'Forgotten' 401(k)s cost employers as well as their former employees

In aggregate, savers could be missing out on a combined $116 billion in additional retirement savings each year by leaving behind 401(k) accounts.

(Photo: Shutterstock)

Changing jobs can carry a steep price. Employees have left behind an estimated 24.3 million 401(k) accounts valued at $1.35 trillion, according to a new white paper from Capitalize. Leaving behind a forgotten 401(k) account has the potential to cost an individual almost $700,000 in foregone retirement savings over a lifetime.

In aggregate, this means that savers could be missing out on $116 billion of additional retirement savings growth each year.

“If you’ve had multiple jobs in your career, you may have left behind a 401(k) when you changed employers,” the report said.

“You’re not alone — it probably won’t surprise you to learn that there are a large number of ‘forgotten’ or ‘left-behind’ 401(k) accounts in the retirement savings system. These forgotten accounts represent 401(k) savings that we’ve left behind in a former employer’s 401(k) plan when we leave that job.”

Capitalize analyzed a range of data sources over several months and consulted with leading retirement policy experts, including the Center for Retirement Research.

It found that forgotten 401(k)s could be costing both individuals and the retirement savings system as a whole:

The two main reasons for the potential underperformance of forgotten 401(k)s are the risk of higher fees and, more importantly, the risk of forgotten 401(k) savings being left behind in low-return investments.

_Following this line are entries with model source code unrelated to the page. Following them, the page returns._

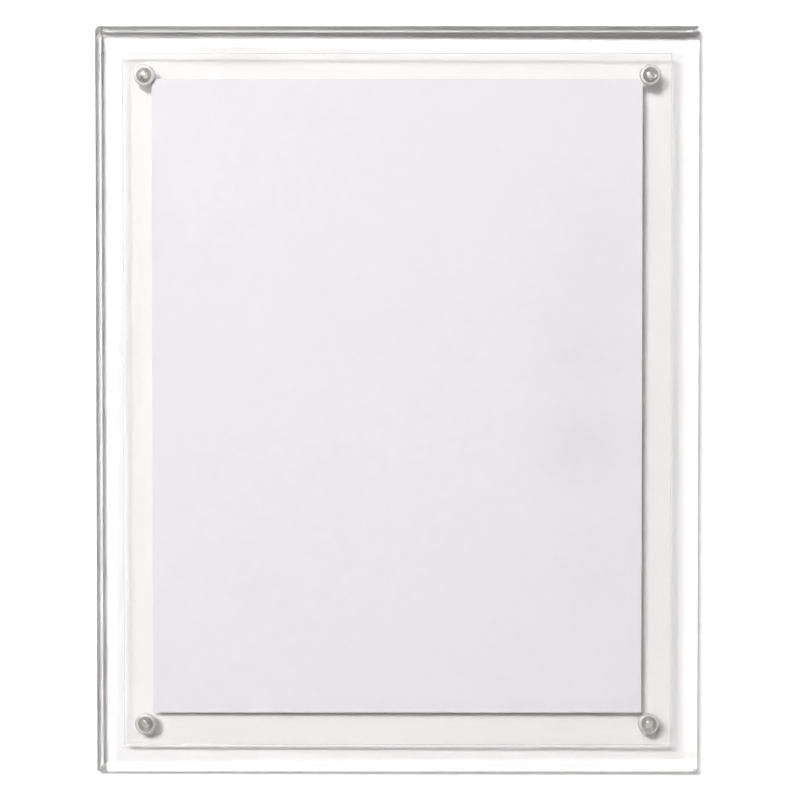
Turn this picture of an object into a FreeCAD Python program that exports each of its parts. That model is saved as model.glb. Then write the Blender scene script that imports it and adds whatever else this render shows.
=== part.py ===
import FreeCAD, Part
import math
import os

import Sketcher

# Clear certificate frame: a thick bevelled back plaque, a letter sheet laid on it, and a thin
# cover sheet over both, held at the paper's four corners by clear two-piece push rivets.
# The origin is the middle of the plaque's back face, +Z is up and the front faces -Y.
# Every depth in a profile is counted forwards from the back face.

SHEET_NAME = "Sizes"

# Driving sizes in millimetres. The outlines of the clear sheets follow the letter sheet's size.
DRIVING_SIZES = {
    # Letter sheet, a little above the middle as it lies in the frame
    "insert_width": "215.9",
    "insert_height": "279.4",
    "insert_thickness": "0.25",
    "insert_rise": "1.6",
    # Rivets: how far outside the letter sheet's corners they stand, and their holes
    "rivet_outset": "3.175",
    "rivet_hole_diameter": "5",
    "rivet_hole_clearance": "0.05",
    # Cover sheet: its edge beyond the rivets, which makes 9.5 by 12 inch, with eased front edges
    "cover_margin": "9.525",
    "cover_thickness": "2",
    "cover_edge_break": "0.25",
    # Back plaque: its edge beyond the cover, which makes 10.5 by 13 inch, and a 45 degree bevel
    # that takes half its thickness
    "plaque_margin": "12.7",
    "plaque_thickness": "6.35",
    "plaque_bevel": "3.175",
    # Rivet body: round flange with a seat for the pin's head, and a split shank
    "flange_diameter": "9.5",
    "flange_rim_height": "0.5",
    "flange_lip_height": "1.25",
    "head_seat_height": "0.7",
    "shank_tip_setback": "2.4",
    "shank_tip_taper": "0.4",
    "shank_tip_lead": "0.8",
    "leg_slit_width": "0.7",
    "leg_root_depth": "0.8",
    # Rivet pin: domed head, and a straight stem that fills the shank and ends in a blunt point
    "head_diameter": "6.5",
    "head_clearance": "0.1",
    "head_rim_height": "0.6",
    "head_crown_height": "1.8",
    "stem_diameter": "2.8",
    "stem_clearance": "0.08",
    "stem_tip_setback": "0.5",
    "stem_point_length": "1.1",
    "stem_point_diameter": "1.4",
    # Keyholes in the back, hidden by the letter sheet: one to hang the frame upright, one sideways
    "keyhole_entry_diameter": "9",
    "keyhole_neck_width": "4.6",
    "keyhole_travel": "12",
    "keyhole_lip": "1.6",
    "keyhole_depth": "4.7",
    "keyhole_top_margin": "34",
    "keyhole_side_margin": "34",
}


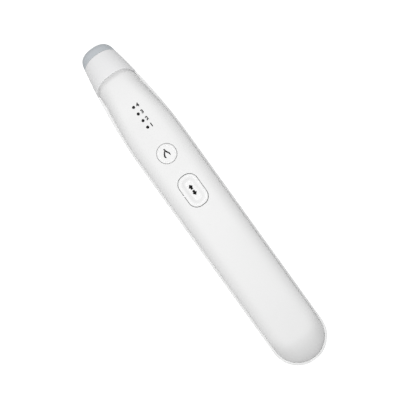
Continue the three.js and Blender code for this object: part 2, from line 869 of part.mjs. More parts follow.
add("front_window", makeWindow(), windowGlass, head);
add("window_heater", washer(windowRadius, 4.4, -1.45, -1.3, 24), flexAmber, head);
add("window_gasket", washer(windowRadius, 4.4, -1.95, -1.5, 24), sealRubber, head);
add("led_board", makeLedBoard(), darkPlastic, head);
for (let i = 0; i < headLedCount; i++) {
  const angle = (i / headLedCount) * 360 * degrees;
  const led = new THREE.BoxGeometry(1.4, 1.4, 0.6)
    .translate(headLedCircle, 0, -3.3)
    .rotateZ(angle);
  add(`head_led_${i + 1}`, solid(led), ledWhite, head);
}
add("lens_barrel", makeLensBarrel(), darkPlastic, head);
add("front_lens", makeFrontLens(), lensGlass, head);
add("rear_lens", makeRearLens(), lensGlass, head);
add("camera_holder", makeCameraHolder(), darkPlastic, head);
add("infrared_filter", block(3.4, 3.4, -6.65, -6.35), lensGlass, head);
add("image_sensor", block(4, 4, -7.5, -6.75), chipBlack, head);
add("sensor_board", block(7.4, 5.4, -8.3, -7.6), boardGreen, head);
add("sensor_flex", makeSensorFlex(), flexAmber);
wand.add(head);

export default wand;
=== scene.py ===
"""A wireless hand-held intraoral camera: a slim white wand with a slanted grey camera tip.

The outer form is one rule, WandForm.place(station, x, z). A station is a place along the wand, measured
on the parting line between cover and shell. The sections lean and bow forward towards the nose. Sizes in
the classes are in millimetres, and MM turns them into metres where a mesh is made.
"""

import json
import logging
import math
from dataclasses import dataclass
from enum import Enum
from typing import Callable, Iterable, Sequence

import bmesh
import bpy
from mathutils import Matrix, Vector


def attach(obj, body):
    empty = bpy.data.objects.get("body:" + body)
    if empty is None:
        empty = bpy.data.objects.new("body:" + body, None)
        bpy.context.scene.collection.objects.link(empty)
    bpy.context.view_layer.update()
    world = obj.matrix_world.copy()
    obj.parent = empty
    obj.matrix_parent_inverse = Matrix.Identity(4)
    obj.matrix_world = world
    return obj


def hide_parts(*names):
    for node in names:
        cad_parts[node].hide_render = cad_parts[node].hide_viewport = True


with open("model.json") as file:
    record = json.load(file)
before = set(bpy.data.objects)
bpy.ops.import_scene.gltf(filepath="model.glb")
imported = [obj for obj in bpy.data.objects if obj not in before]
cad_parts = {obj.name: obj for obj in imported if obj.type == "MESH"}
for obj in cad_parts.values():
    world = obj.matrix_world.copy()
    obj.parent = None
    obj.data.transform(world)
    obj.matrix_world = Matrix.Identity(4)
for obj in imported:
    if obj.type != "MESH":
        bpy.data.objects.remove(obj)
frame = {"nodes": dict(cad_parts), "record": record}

MM = 0.001
FULL_TURN = 2 * math.pi
QUARTER_TURN = math.pi / 2
SETTLE_STEPS = 12
PAST = 1.0001

log = logging.getLogger("wand")

Row = list[Vector]
Rows = list[Row]
Place = tuple[float, float]
Places = list[Place]
Colour = tuple[float, float, float]
Stroke = Sequence[tuple[float, float, float]]
Object = bpy.types.Object
Material = bpy.types.Material
Node = bpy.types.Node
Socket = bpy.types.NodeSocket
ShaderTree = bpy.types.ShaderNodeTree


class Body(Enum):
    """The rigid bodies that pieces ride on."""

    WAND = "wand"
    HEAT_KEY = "heat_key_body"
    LEVEL_KEY = "level_key_body"


# ------------------------------------------------------------------ plane geometry


def smooth_step(share: float) -> float:
    """An ease from 0 to 1, level outside both ends."""
    t = min(1.0, max(0.0, share))
    return t * t * (3 - 2 * t)


def arc_drop(distance: float, radius: float) -> float:
    """How far an arc has fallen at a distance past its start, with no drop before it."""
    return radius - math.sqrt(radius**2 - distance**2) if distance > 0 else 0.0


def spaced(start: float, end: float, steps: int) -> list[float]:
    """Places between two ends, both included, with this many even gaps."""
    return [start + (end - start) * i / steps for i in range(steps + 1)]


def circle(radius: float, sides: int, x: float = 0.0, y: float = 0.0) -> Places:
    """Places round a circle about (x, y), from +X."""
    turns = [FULL_TURN * i / sides for i in range(sides)]
    return [(x + radius * math.cos(t), y + radius * math.sin(t)) for t in turns]


def round_edge(size: float, steps: int) -> Places:
    """A quarter round of a size: how far each point stands in, and how far it has yet to go."""
    return [(size * (1 - math.cos(t)), size * (1 - math.sin(t))) for t in spaced(0, QUARTER_TURN, steps)]


def level_row(places: Iterable[Place], z: float) -> Row:
    """Places in plan at one height, as points in metres."""
    return [Vector((x, y, z)) * MM for x, y in places]


def moved(x: float = 0.0, y: float = 0.0, z: float = 0.0) -> Matrix:
    """A placement moved by millimetres."""
    return Matrix.Translation(Vector((x, y, z)) * MM)


def super_point(angle: float, width: float, height: float, power: float) -> Place:
    """The point of a super-ellipse in a direction.

    Args:
        angle: The direction, from +X towards +Z.
        width: Half the width.
        height: Half the height.
        power: How square it is, 2 for an ellipse.

    Returns:
        The point as (x, z).
    """
    if width < 1e-6 or height < 1e-6:
        return 0.0, 0.0
    c, s = abs(math.cos(angle)), abs(math.sin(angle))
    reach = ((c / width) ** power + (s / height) ** power) ** (-1 / power)
    return reach * math.cos(angle), reach * math.sin(angle)


def rounded(profile: Sequence[Place], radii: Sequence[float], steps: int = 5) -> Places:
    """A profile with its corners rounded.

    Args:
        profile: The corner points.
        radii: One radius for each point, 0 to keep a corner sharp.
        steps: The number of gaps round a corner.

    Returns:
        The points of the rounded profile.
    """
    points: Places = []
    for i, (corner, radius) in enumerate(zip(profile, radii)):
        if radius <= 0 or i in (0, len(profile) - 1):
            points.append(tuple(corner))
            continue
        here = Vector(corner)
        before = (Vector(profile[i - 1]) - here).normalized()
        after = (Vector(profile[i + 1]) - here).normalized()
        start, end = here + before * radius, here + after * radius
        for t in spaced(0, 1, steps):
            point = start * (1 - t) ** 2 + here * 2 * t * (1 - t) + end * t * t
            points.append((point.x, point.y))
    return points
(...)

Even though many savers don’t realize it, 401(k) accounts provided by employers typically incur ongoing fees. Those fees tend to fall into two main categories: individual investment fees, and administrative and other fees charged by the 401(k) provider.

For an individual, a well-allocated, modest-fee account could yield nearly $700,000 more to use toward retirement over 30 years than a forgotten 401(k) stuck in a low-return investment, or about 13 times more than a poorly allocated account.

Employers also play a price through annual administrative or recordkeeping fees, increased legal risk and valuable HR and administrative time.

The report places responsibility for solving the problem with multiple stakeholders, including private sector-institutions. Several initiatives can meaningfully reduce the prevalence and cost of forgotten 401(k) accounts:

Make it easier to locate old accounts. There currently is no national database for lost-and-found 401(k) accounts, despite congressional proposals in the past. Congress raised this idea again in May, although it remains to be seen if it will pass into law.

Simplify the rollover process. Making it easier for employees to roll over their accounts at the point of job change into another 401(k) or an IRA would dramatically reduce the number of forgotten accounts.

Provide terminated employees with user-friendly tools, not legalese and paperwork. Many employers meet their legal obligation to give terminating employees some information on their options. Unfortunately, that information is often dense and full of jargon, and as a result, it’s frequently ignored. Giving users modern tools to move their money or understand their options is much more likely to lead to informed decisions and fewer forgotten accounts.

“By shining a light on the size and cost of the problem, we hope to encourage people to focus on one of the largest and most underappreciated reasons for why retirement savings in America are not what they should be,” the report concluded.